Varlıklar, maddi vücutlarını bırakıp ortadan kaybolduktan sonra, yok olmuyorlar. Misal âleminin küçük defterleri olan hafızalarda ve misalî ayinelerde suretler bırakarak giderler. Adeta hayatlarının bir kader programını yaşamak suretiyle bırakıp öyle gidiyorlar.
Şuurlu varlıklar için, o program karşılarına çıkacak ve sonraki hayatları da buna bina edilerek devam edecektir. Bu nedenler hiçbir şey kaybolmuyor, yok olmuyor.

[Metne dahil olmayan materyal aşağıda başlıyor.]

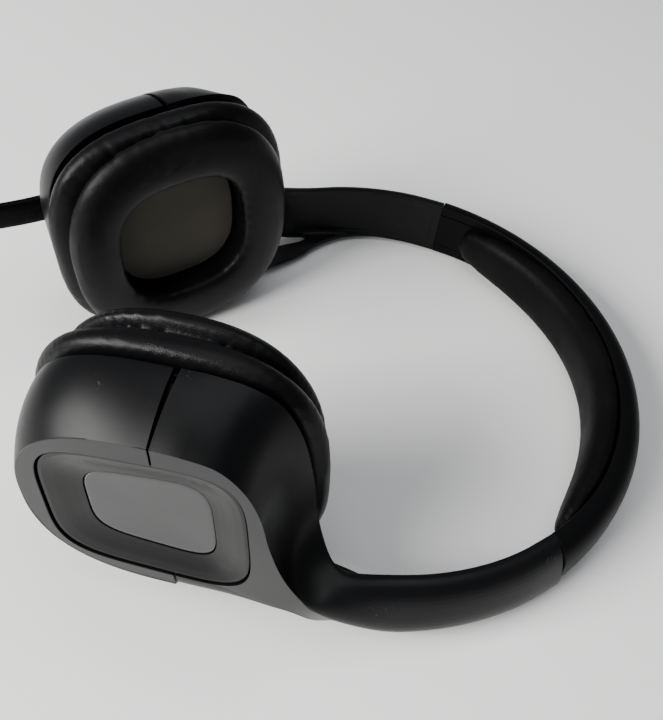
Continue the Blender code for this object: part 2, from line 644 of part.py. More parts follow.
def boom_line(d):
    """The boom's middle at distance d from its hub: straight, then gently bent forward and towards the mouth."""
    bend = min(d, 60.0) - 20.0
    forward = BOOM_FORWARD * max(bend, 0.0) ** 2 + 2 * BOOM_FORWARD * 40.0 * max(d - 60.0, 0.0)
    inward = BOOM_INWARD * max(d - 60.0, 0.0) ** 2
    return Vector((BOOM_P - d, (BOOM_Q0 + BOOM_Q1) / 2 - inward, BOOM_S + forward))


def boom_sweep(first, last, steps, width, thickness, count=16):
    """A flat, rounded bar along the boom's line; width and thickness are functions of the share along it."""
    loops = []
    for k in range(steps + 1):
        share = k / steps
        d = first + (last - first) * share
        along = (boom_line(d + 0.5) - boom_line(d - 0.5)).normalized()
        across = along.cross(Vector((0, 1, 0))).normalized()
        up = across.cross(along).normalized()
        shape = (width(share) / 2, thickness(share) / 2, 3.0, 0.0, 0.0, 0.0)
        loop = []
        for j in range(count):
            a, b = outline_point(shape, 0.02 + 2 * math.pi * j / count)
            loop.append(cup_point(LEFT, *(boom_line(d) + across * a + up * b)))
        loops.append(loop)
    return loft(loops)


def build_boom(cup_body, boom_body):
    cap = cup_stack(LEFT, [(INSET, 0.0, 11.3), (INSET, 0.0, 12.4), (INSET, -0.5, INSET_Q)], 36)
    piece("left_centre_cap", *cap, "gloss", cup_body)
    piece("main_board", *cup_block(LEFT, (-1.5, 7.4, 0.0), (16.0, 0.6, 17.0)), "board", cup_body)
    centre = (BOOM_P, BOOM_S)
    piece("boom_pivot_post", *round_stack(LEFT, [(5.0, 13.1), (5.0, 21.4), (4.4, 21.9)], *centre), "steel", cup_body)
    piece("boom_washer", *round_stack(LEFT, [(9.0, 13.1), (9.0, 13.6), (5.3, 13.6), (5.3, 13.1)], *centre, ring=True),
          "film", cup_body)
    hub = [(BOOM_HUB_RADIUS, 13.9), (BOOM_HUB_RADIUS, 21.2), (BOOM_HUB_RADIUS - 0.8, 21.9), (5.3, 21.9), (5.3, 13.9)]
    piece("boom_hub", *round_stack(LEFT, hub, *centre, 32, ring=True), "shell", boom_body)
    tip = BOOM_LENGTH - 22.0
    blade = boom_sweep(BOOM_HUB_RADIUS + GAP, tip, 16, lambda t: 11.0 - 2.0 * t, lambda t: 3.4)
    piece("boom_arm", *blade, "shell", boom_body)
    end = boom_sweep(tip + GAP, BOOM_LENGTH, 8, lambda t: 10.4 * (1 - 0.75 * t ** 4) ** 0.5,
                     lambda t: 5.0 * (1 - 0.8 * t ** 4) ** 0.5)
    shell = piece("mic_shell", *end, "inner", boom_body)
    spot = boom_line(BOOM_LENGTH - 9.0)
    pocket = round_stack(LEFT, [(2.4, spot.y - 4.0), (2.4, spot.y + 0.4)], spot.x, spot.z, 16)
    cut(shell, piece("mic_pocket", *pocket, "inner", boom_body))
    capsule = round_stack(LEFT, [(2.0, spot.y - 1.4), (2.0, spot.y + 0.1)], spot.x, spot.z, 16)
    piece("mic_capsule", *capsule, "steel", boom_body)


# ---------------------------------------------------------------- the whole headset
def cup_bodies(side, arm_body):
    """The empties of an ear cup and of what moves on it, each on its joint's axis."""
    cup_body = empty(f"{SIDE_NAME[side]}_cup", cup_point(side, TILT_P, TILT_Q, 0.0), arm_body)
    if side == RIGHT:
        return cup_body, {"button": empty("right_button", cup_point(side, INSET[3], INSET_Q, 0.0), cup_body)}
    moving = {}
    for name, share in (("volume_rocker", ROCKER_SHARE), ("mute_button", MUTE_SHARE), ("power_switch", POWER_SHARE)):
        middle, _, _, out = wall_frame(share)
        moving[name] = empty(f"{name}_body", cup_point(side, *(middle - out)), cup_body)
    moving["boom"] = empty("boom", cup_point(side, BOOM_P, BOOM_Q0, BOOM_S), cup_body)
    return cup_body, moving


def rest_on_floor(root):
    """Moves the top empty so that the pieces stand on z = 0, centred on the origin."""
    bpy.context.view_layer.update()
    corners = [obj.matrix_world @ vertex.co for obj in pieces for vertex in obj.data.vertices]
    low = [min(corner[k] for corner in corners) for k in range(3)]
    high = [max(corner[k] for corner in corners) for k in range(3)]
    root.location = (-(low[0] + high[0]) / 2, -(low[1] + high[1]) / 2, -low[2])
    bpy.context.view_layer.update()


def build_scene():
    clear_scene()
    root = empty("headset", (0, 0, 0))
    root.rotation_euler = (0, TIP_ANGLE, 0)
    build_band(root)
    for side in (RIGHT, LEFT):
        arm_body = empty(f"{SIDE_NAME[side]}_arm", (BAND_CENTRE, 0, 0), root)
        cup_body, moving = cup_bodies(side, arm_body)
        bores = tilt_bores(side, cup_body)
        build_arm(side, arm_body, bores)
        front_shell = build_front_shell(side, cup_body)
        build_housing(side, cup_body, bores)
        build_driver(side, cup_body)
        build_cushion(side, cup_body)
        build_plate(side, cup_body)
        if side == RIGHT:
            build_right_extras(cup_body, moving["button"])
        else:
            build_controls(front_shell, moving, cup_body)
            build_boom(cup_body, moving["boom"])
    rest_on_floor(root)


build_scene()
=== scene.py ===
"""The looks of an office headset lying on its side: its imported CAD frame, with each visible piece made again finely.

Shapes are laid out in millimetres in the headset's own frame: +X towards the crown, +Y towards the left ear cup,
+Z square to the band's mid-plane. to_world() turns them into metres in the row's frame.
"""
import json
import math

import bmesh
import bpy
import numpy as np
from mathutils import Matrix, Vector, noise


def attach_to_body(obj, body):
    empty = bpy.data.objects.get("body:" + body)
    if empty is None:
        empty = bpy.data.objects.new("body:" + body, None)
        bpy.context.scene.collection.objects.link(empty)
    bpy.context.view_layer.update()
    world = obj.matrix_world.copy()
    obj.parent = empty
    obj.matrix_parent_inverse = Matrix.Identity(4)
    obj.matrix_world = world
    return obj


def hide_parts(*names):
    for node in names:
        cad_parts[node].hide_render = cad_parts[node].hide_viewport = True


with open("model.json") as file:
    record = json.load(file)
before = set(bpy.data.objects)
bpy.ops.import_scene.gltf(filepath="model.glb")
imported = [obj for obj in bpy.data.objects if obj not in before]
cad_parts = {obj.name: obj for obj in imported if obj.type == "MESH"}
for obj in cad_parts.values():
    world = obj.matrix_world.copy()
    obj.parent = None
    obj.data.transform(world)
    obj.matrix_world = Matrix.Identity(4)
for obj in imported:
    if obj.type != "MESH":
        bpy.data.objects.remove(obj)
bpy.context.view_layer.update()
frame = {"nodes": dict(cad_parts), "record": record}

MM = 0.001
RIGHT, LEFT = -1, 1
SIDE_NAME = {RIGHT: "right", LEFT: "left"}
TIP_ANGLE = math.radians(1.5)
GAP = 0.3

# headband: a D-shaped section swept round a circle, its flat face towards the head
BAND_CENTRE = 54.0
BAND_RADIUS = 84.4
BAND_DEPTH = 8.6
BAND_HALF_WIDTH = 10.6
ARM_HALF_WIDTH = 11.2
D_ROUNDNESS = 2.6
SLEEVE_END = 62.0
SLEEVE_STEP = 0.3
CHANNEL_HALF_WIDTH = 7.6
CHANNEL_DEPTH = 5.6
COVER_THICKNESS = 1.1
PAD_HALF_ANGLE = 55.0
PAD_DEPTH, PAD_END_DEPTH, PAD_END_HALF = 9.5, 1.2, 4.0

# where an ear cup sits: its centre, its toe-in seen from above and its turn in its own plane
CUP_X, CUP_OUT, CUP_Z = -16.0, 57.8, 29.0
TOE_IN = 0.39
CUP_TURN = 0.098

# outlines in the cup's own plane: half length, half width, roundness, shift along the length, shift across, taper
RIM = (40.9, 40.8, 3.0, 0.6, 0.0, 0.01)
RING = (37.3, 31.9, 2.5, 0.0, 0.6, 0.01)
PLATE = (28.1, 25.3, 4.1, -2.5, 0.0, 0.06)
INSET = (17.7, 15.9, 4.2, -2.1, 0.0, 0.12)
REAR_LOBE = (42.2, 42.7, 2.8, -1.0, 0.0, 0.01)
GROOVE = (38.9, 41.3, 2.35, -1.0, 0.0, 0.01)
FRONT_LOBE = (39.2, 42.9, 2.45, -1.0, 0.0, 0.01)
EAR_OPENING = (21.7, 23.2, 2.8, -1.7, 0.0, 0.01)

# heights outwards from the cup's middle plane
RING_Q, RIM_Q, GROOVE_Q = 16.0, -3.5, -15.3
WALL = 2.2
PLATE_GAP = 0.45
SEAM_P_FACE, SEAM_P_RIM = 2.8, 4.0
SEAM_HALF_FACE, SEAM_HALF_RIM = 0.3, 0.9

BOOM_P, BOOM_S = -2.0, -4.0
BOOM_HUB_RADIUS = 11.0
BOOM_Q0, BOOM_Q1 = 18.0, 21.6
BOOM_LENGTH, MIC_LENGTH = 118.0, 22.0
BOOM_BEND, BEND_START, BEND_END = 0.0035, 20.0, 60.0
ARM_START, ARM_COVER_END = SLEEVE_END + 0.06, 96.0
# the window through the floor between yoke and arm: corners as (x, distance out)
WINDOW = ((19.0, 72.6), (19.4, 70.4), (21.2, 69.6), (38.2, 77.8), (40.4, 79.6), (40.8, 81.2), (39.4, 82.5),
          (37.0, 82.2), (27.2, 79.1), (21.0, 76.0))
CONTROL_HEIGHT = 0.36
CONTROL_BASE, CONTROL_TOP = -2.6, 0.6
D_BULGE = 5.9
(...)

Her şey kıymeti nisbetinde kaydedilerek arşivleniyor.
Selam ve dua ile...
Sorularla Risale Editörü
Yorumlar
Âlem-i misale geçenlerin, ruhanîleri mütalaa etmelerini, mütaalagâh olmasını nasıl anlamalıyız?
Âlem-i Misal: Şehadet âlem ile ruhlar âlemi arasında bir köprü âlemidir. Bu âlem, hem maddî âlemden, hem de ruhlar âleminden vasıflar almıştır. Maddî âleme göre misal âlemi daha latif ve hafif bir âlemdir. Misal âlemi, hayale yakın bir âlemdir.

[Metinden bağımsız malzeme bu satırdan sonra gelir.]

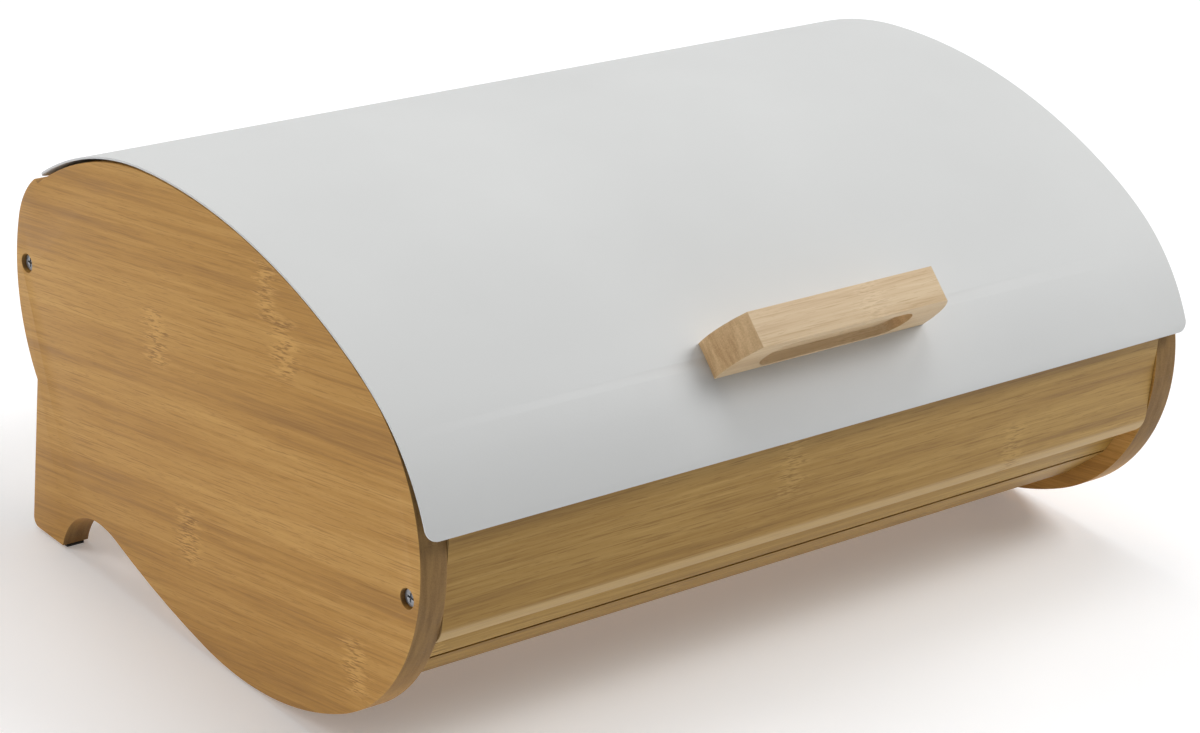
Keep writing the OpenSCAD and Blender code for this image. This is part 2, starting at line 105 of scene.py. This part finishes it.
# ---------------------------------------------------------------- materials
class Nodes:
    """A short way to write a node material."""

    def __init__(self, name):
        self.mat = bpy.data.materials.new(name)
        self.mat.use_nodes = True
        self.tree = self.mat.node_tree
        self.tree.nodes.clear()
        self.out = self.add("ShaderNodeOutputMaterial")
        self.bsdf = self.add("ShaderNodeBsdfPrincipled")
        self.link(self.bsdf.outputs[0], self.out.inputs[0])

    def add(self, kind, **props):
        node = self.tree.nodes.new(kind)
        for key, value in props.items():
            setattr(node, key, value)
        return node

    def link(self, a, b):
        self.tree.links.new(a, b)

    def put(self, value, socket):
        if isinstance(value, bpy.types.NodeSocket):
            self.link(value, socket)
        else:
            socket.default_value = value

    def coords(self, which="Object"):
        return self.add("ShaderNodeTexCoord").outputs[which]

    def mapped(self, vector, scale=(1, 1, 1), rotation=(0, 0, 0), location=(0, 0, 0)):
        node = self.add("ShaderNodeMapping")
        self.link(vector, node.inputs["Vector"])
        node.inputs["Location"].default_value = location
        node.inputs["Rotation"].default_value = rotation
        node.inputs["Scale"].default_value = scale
        return node.outputs[0]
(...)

Âlem-i misal, tıpkı hava ve esir unsurları gibi latif ve nuranî bir âlemdir. Bu ciheti ile ruhanîlere benziyor. Âlem-i misalde maddî âlemin izleri de bulunduğu için, her yönü ile ruhaniyete ma’kes ve ayna olamıyor.

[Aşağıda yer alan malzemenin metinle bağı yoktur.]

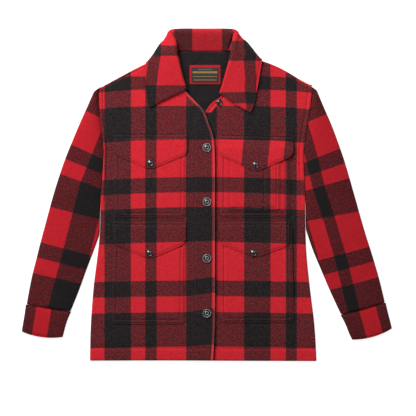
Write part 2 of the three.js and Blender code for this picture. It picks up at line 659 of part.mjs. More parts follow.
function addBody() {
  addPiece("back", backGeometry(), wool);
  addPiece("right_front", frontGeometry(RIGHT_FRONT, -1, RIGHT_ACROSS), wool);
  addPiece("left_front", frontGeometry(LEFT_FRONT, 1, LEFT_ACROSS), wool);
  addPiece("right_sleeve", sleeveGeometry(RIGHT_FRONT, -1, RIGHT_SLEEVE_TOP, RIGHT_SLEEVE_LOW), wool);
  addPiece("left_sleeve", sleeveGeometry(LEFT_FRONT, 1, LEFT_SLEEVE_TOP, LEFT_SLEEVE_LOW), wool);
  addPiece("right_cuff", cuffGeometry(RIGHT_SLEEVE_LOW, RIGHT_CUFF), darkWool);
  addPiece("left_cuff", cuffGeometry(LEFT_SLEEVE_LOW, LEFT_CUFF), darkWool);
  addPiece("collar", collarGeometry(), wool);
}

function addNeck() {
  const patchUp = LINING_GAP + LINING + SEAM;
  const labelUp = patchUp + LABEL_PATCH.cloth + SEAM;
  addPiece("neck_lining", neckSheetGeometry(NECK_LINING, LINING_GAP, LINING, 6, 9), lining);
  addPiece("label_patch", neckSheetGeometry(LABEL_PATCH, patchUp, LABEL_PATCH.cloth, 3, 3), labelCloth);
  addPiece("label", neckSheetGeometry(LABEL, labelUp, LABEL.cloth, 3, 3), lining);
}

function addPocketsAndFlaps() {
  for (const pocket of POCKETS) addPiece(pocket.name, pocketGeometry(pocket), wool);
  for (const flap of FLAPS) {
    addPiece(flap.name, flapGeometry(flap), darkWool);
    const [x, y] = flap.button;
    const seat = frontTop(x, y) + flapLift(flap, x, y) + PATCH_CLOTH + SEAM;
    addPiece(`${flap.name}_button`, buttonGeometry(FLAP_BUTTON_RADIUS), blackPlastic, x, y, seat);
  }
}

function addFrontButtons() {
  FRONT_BUTTON_Y.forEach((y, i) => {
    const seat = frontTop(FRONT_BUTTON_X, y, true) + SEAM;
    addPiece(`front_button_${i + 1}`, buttonGeometry(BUTTON_RADIUS), blackPlastic, FRONT_BUTTON_X, y, seat);
  });
  const [x, y] = COLLAR_BUTTON;
  addPiece("collar_button", buttonGeometry(FLAP_BUTTON_RADIUS), blackPlastic, x, y, frontTop(x, y) + SEAM);
}

addBody();
addNeck();
addPocketsAndFlaps();
addFrontButtons();

// The origin is the middle of the bounding box's bottom.
const bounds = new THREE.Box3().setFromObject(jacket);
const centre = bounds.getCenter(new THREE.Vector3());
jacket.position.set(-centre.x, -centre.y, -bounds.min.z);

export default jacket;
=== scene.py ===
"""A red and black plaid wool mackinaw jacket, laid out flat and seen from straight above.

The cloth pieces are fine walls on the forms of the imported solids. Sizes are in millimetres of the drawing
frame, whose X runs across the jacket and Y from the hem to the collar. Points go to the row frame in
metres at the end. "right" and "left" are the wearer's.
"""
import math

import bpy
import numpy as np
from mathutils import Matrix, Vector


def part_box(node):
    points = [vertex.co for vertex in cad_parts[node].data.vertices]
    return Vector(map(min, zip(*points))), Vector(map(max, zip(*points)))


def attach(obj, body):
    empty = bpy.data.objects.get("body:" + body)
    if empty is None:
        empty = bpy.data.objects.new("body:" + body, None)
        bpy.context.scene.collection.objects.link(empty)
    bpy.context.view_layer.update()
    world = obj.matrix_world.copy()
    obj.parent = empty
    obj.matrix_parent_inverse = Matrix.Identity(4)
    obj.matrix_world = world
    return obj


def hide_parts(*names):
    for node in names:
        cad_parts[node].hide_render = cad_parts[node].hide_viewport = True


MM = 0.001

# Cloth, seams and the flattened body and sleeves
CLOTH = 3.0
SEAM = 0.3
HEIGHT = 8.4
MIDDLE = HEIGHT / 2
ROLL = HEIGHT / 2
INNER_ROLL = ROLL - CLOTH
SHOULDER_SLOPE = math.radians(26.6)
RIGHT_SHOULDER_BOW = 1.5
LEFT_SHOULDER_BOW = 7.0
LAP_RISE = CLOTH + SEAM
LAP_X = (-38, -18)
COLLAR_CLOTH = 4.5
NECK_RISE = COLLAR_CLOTH + SEAM
NECK_RISE_Y = (225, 305)
NECK_RISE_X = (118, 225)
CUFF_CLOTH = 3.8
CUFF_HEIGHT = 10.0
CUFF_BOW = 7.0
CUFF_FLARE = 1.5

# Patch pockets and flaps
PATCH_CLOTH = 2.7
POCKET_CORNER = 10.0
FLAP_CORNER = 12.0
PATCH_RISE = PATCH_CLOTH + SEAM
FLAP_SLOPE = 11.0
ENTRY_LIFT = 2.5
ENTRY_WIDTH = 30.0
ENTRY_Y = (-262, -225, -70, -52)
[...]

İnsan şu kâinatın küçük bir misalidir ve her âlemden bir numune onun fıtratında derc edilmiştir. İnsanın gördüğü rüyalar, misal âlemi ile maddî âlem arasında bir alışveriştir. Yani maddî âlemdeki eşyaların misal âlemindeki tezahürüdür. Misal âlemi tam olarak ne maddî âlemdir ne de berzaha ait bir âlemdir. Her iki âlemin ortası bir ara ve köprü âlemdir. Uyku bu âleme girmeye bir vesilesidir. Maddî âlem, misal âleminden hakikate daha yakın olmasından, maddî âlemden küçük bir şey misal âleminde büyük olarak yansıyor.
Uyku halinde iken, insanın maddî âlemle alâkası kesildiğinden, sair latife ve duygular gaybî âlemler ile irtibata geçip, oralarda geziniyor. Kalbin ve duyguların terakki ve keskinliğine göre bazen Levh-i Mahfuzun cilveleri, bazen de kader mektuplarının numuneleri ile karşılaşıyor. Rüyada görülen bu cilveler ve numuneler misal âleminin mübalağalı şekline bürünüyor. İşte bu yüzden, görülen rüyalar tabir istiyor. Zira hakikat âleminden basit bir şey misal âleminde çok büyük ve karmaşık bir hal alabiliyor. Bu yüzden bu muğlak ve mübalağalı haller tabir ve tevil ediliyor.
Ruh, misal âlemini hayalin vasıtası ile geziyor ve mütalaa ediyor. Uyku vasıtası ile maddî âleme kapanan pencereler manevî ve misalî âlemlere açılıyor. Ruh da bu açılan pencerelerden o âlemleri seyir ve mütalaa ediyor, demektir. Bu az çok her ruhta cereyan eden bir hal olduğu için bütün ruhların müşterek bir vasfıdır, denilebilir.